Your book writes extensively about home schooling as an alternative to the current educational system. What advantages do home schoolers have in dealing with technological change? What are the limits of home schooling?
Home schooling is an interesting phenomena on several levels. First, it represents an effort to sever the traditional ties of institutional schooling and learning, individualizing instruction while keeping many of the curricular goals and sequences in place. Second, it cuts across cultural boundaries – many families on the left home-school for academic reasons, while families on the right home often homeschool for predominately cultural and religious reasons. Finally, the integration of technology with homeschooling may well signal a new path toward individualizing instruction in traditional schools. The predominant instructional model in the K-12 world aims toward moving students toward common learning goals, playing down individual difference in the interests of standardized outcomes. Home schooling has clear limitations – it is clearly too expensive (in terms of time, materials and money) to be conducted at scale, and the virtual curriculum used by many homeschoolers is typically based on very conventional page-turning pedagogies. But homeschool communities use technological resources to provide instructional coherence while maintaining individualized attention in ways that is would be smart for traditional school designers to watch.
You describe in the book some aspects of what an emerging educational system might look like. Can you share some of that vision with my readers?
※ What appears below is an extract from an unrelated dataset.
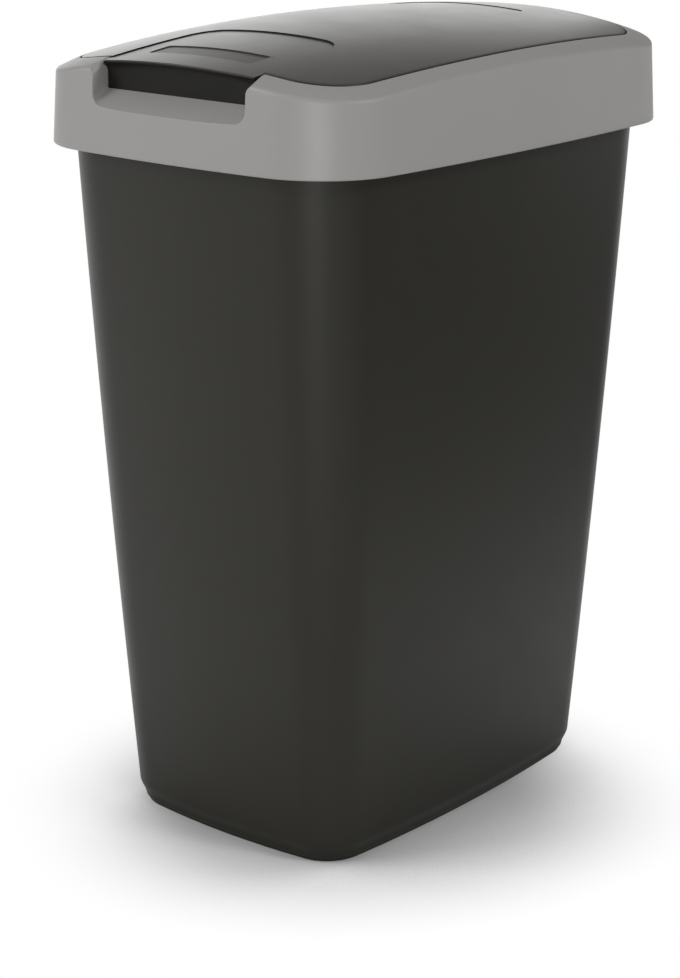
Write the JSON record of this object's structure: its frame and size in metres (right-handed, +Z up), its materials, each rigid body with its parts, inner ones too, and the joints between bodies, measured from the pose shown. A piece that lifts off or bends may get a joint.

The current state of education looks like an unlikely federation of uneasy partners – some for profit, others non-profit; some non-denominational, others ideological – who provide services to students without apparent coordination. NCLB legislation alone has sparked a vast expansion of third-party tutoring, assessment and coaching services that threaten schools and can be seen as competitors for future school funding. Digital media production, social networking, mobile computing, gaming and blogging operate entirely outside the control or influence of schooling. This motley collection of education services appears more like a consumer-driven market that could not cohere into a an educational system.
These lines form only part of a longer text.